Pourrais-tu nous parler de Yeats, l’auteur qui t’as façonné en quelque sorte ?

Il a été le déclencheur, la découverte de ses textes qui bizarrement m’ont donné envie de chanter.

Chanter les mots de quelqu’un d’autre pour y mettre toute ton intimité, ce ne fut pas compliqué ?

La chose essentielle chez cet auteur c’est qu’il fait parler les femmes avec une force incroyable. C’est quelqu’un que je découvre encore maintenant. Yeats a passé toute sa vie dans une souffrance émotionnelle intense. Il est mort à la fin des années 30 et quasiment un demi-siècle après j’en étais touchée fortement. Je crois que Yeats a été un médium hyper important pour moi, pour ce que je suis, sur ce que je vais devenir..
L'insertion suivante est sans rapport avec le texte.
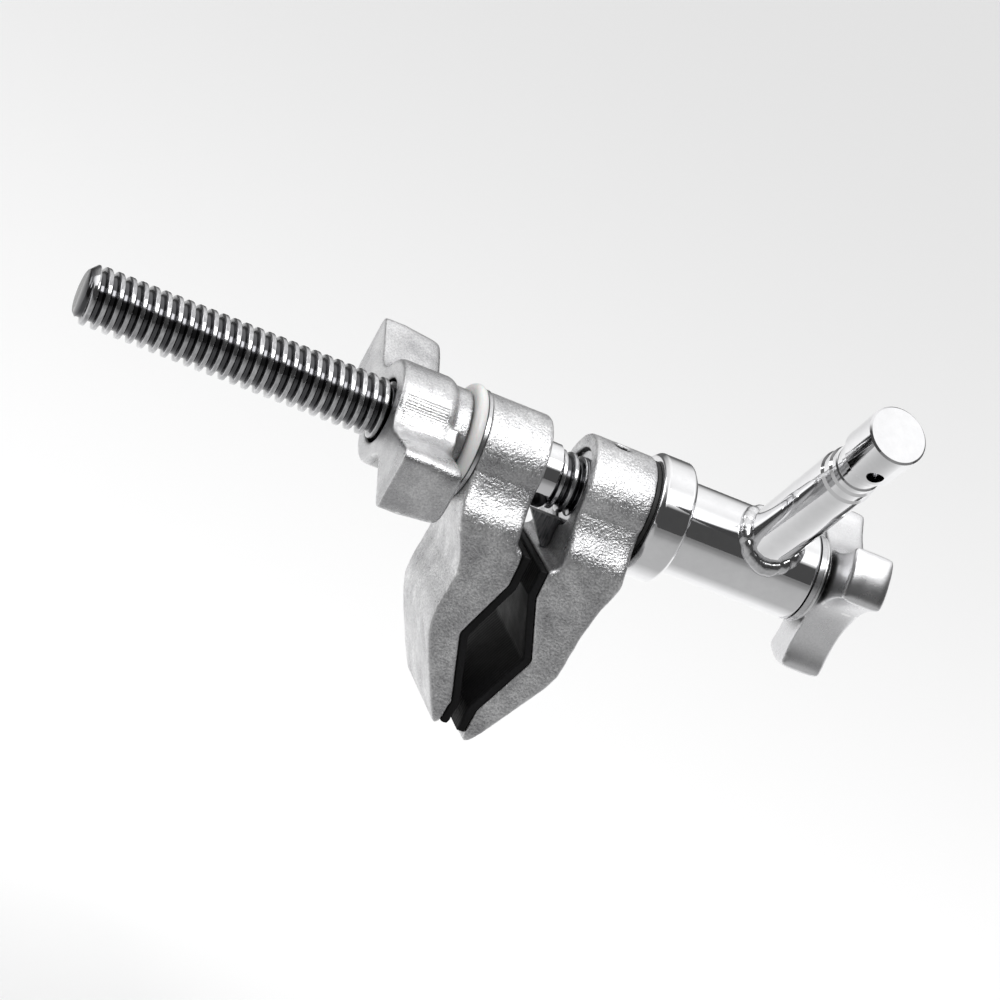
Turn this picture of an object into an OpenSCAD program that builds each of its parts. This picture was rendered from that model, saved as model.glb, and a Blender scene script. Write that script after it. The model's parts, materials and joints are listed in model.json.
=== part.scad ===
// End-jaw screw clamp with a swivelling spigot arm.
// The origin is the middle of the grip between the two V jaws at the rest opening.
// +X runs along the lead screw towards the swivel arm, +Z from the jaw tips up to the screw.

/* [Layout] */
// Height of the lead screw axis above the middle of the grip
axis_h = 42.5; // [40:0.5:46]
// Distance from the grip middle to the inner face of the fixed jaw collar
fixed_x = 5.7; // [5:0.1:7]
// Distance between the facing sides of the two jaw collars at rest
collar_gap = 12.1; // [12:0.1:30]
// Angle of the spigot arm from straight up, leaning towards -Y
arm_angle = 45; // [0:5:180]
// Angle of the wing knob from straight up, leaning towards -Y
wing_angle = 102; // [0:1:180]
// Angle of the first lobe of the lock knob from straight up, leaning towards -Y
lobe_angle = 63; // [0:1:120]

/* [Lead screw] */
// Outside diameter of the 5/8 inch trapezoidal thread
screw_d = 15.875; // [15.8:0.025:15.9]
// Thread pitch, eight turns to the inch
pitch = 3.175; // [3:0.025:3.5]
// Diameter at the bottom of the thread
root_d = 12.7; // [12:0.1:13]
// Free end of the screw, measured from the fixed jaw collar
screw_free = 137.3; // [120:0.1:150]
// Length of screw held inside the fixed jaw
screw_held = 8.8; // [8:0.1:9]

/* [Jaws] */
// Radius of the round collar on top of each jaw
collar_r = 14.5; // [14:0.1:15]
// Thickness of each collar along the screw
collar_w = 17.9; // [17.5:0.1:18.5]
// Half width of the gripping arms
arm_half = 19.4; // [18.5:0.1:20.5]
// Depth below the screw axis where the arms reach full width
flare_z = 13.5; // [12.5:0.5:14.5]
// Thickness of the rubber jaw pads
pad_t = 2.2; // [1.5:0.1:2.3]
// Radius of the ring recess in the fixed jaw
recess_r = 10.4; // [10:0.1:11]
// Depth of the ring recess
recess_d = 3; // [2.5:0.1:3.5]
// Radius of the bore that holds the lead screw and the spindle
jaw_bore_r = 8.02; // [8:0.01:8.1]
// Thickness of the guide key below the screw
key_t = 3; // [2.5:0.1:3.2]
// Radius of the set screw hole in the fixed jaw
set_r = 2.2; // [2:0.1:2.4]

/* [Drive knob] */
// Reach of each wing from the screw axis
wing_r = 36.5; // [34:0.5:40]
// Angle between the middle of a wing and each of its sides
wing_side = 15; // [12:0.5:17]
// Radius of the fillet between a wing and the hub
wing_fillet = 6.5; // [5:0.5:8]
// Radius of the hub
hub_r = 14.2; // [13.5:0.1:14.5]
// Length of the wings along the screw
wing_l = 17.4; // [16:0.1:17.6]
// Length of the whole hub along the screw, shoulder included
hub_l = 20.3; // [20:0.1:21.5]
// Length of the narrow shoulder that meets the nylon washer
shoulder_l = 4.5; // [4:0.1:5]
// Radius of one grip rib
rib_r = 0.3; // [0.2:0.05:0.4]
// Thickness of the nylon thrust washer
nylon_t = 3.2; // [3:0.1:3.6]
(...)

As-tu pensé à prendre d’autres auteurs ?

Il m’est arrivé de faire des improvisations avec Kerouac ou Burroughs mais jamais de la même manière que Yeats. J’aime aussi l’idée de peaufiner mes interprétations de cet auteur. Pour connaître quelqu’un à fond il faut passer du temps avec lui.

Chanter en anglais est-il plus simple pour une fille quand fatalement on finit par la comparer à PJ Harvey ?

Je me suis attelée à l’écriture en anglais encore une fois grâce à Yeats. J’écris en français mais dans une démarche particulière. Cela ne correspond pas à des chansons proprement dites. Pour chanter en français il faudra m’en donner l’envie, avis aux amateurs.

Dans tes paroles, tu utilises la répétition de mots pour leur donner un impact plus important ?

J’aime la phrase qui revient régulièrement pour cadrer le tout. C’est une sorte de refrain inconscient.

On connaît l’importance de l’image en musique, pourtant pour la pochette de Codification tu as choisi un dessin de Tonio Marinescu ?

Il a un trait de crayon magique. Je voulais quelque chose de très organique, très codé, intriguant.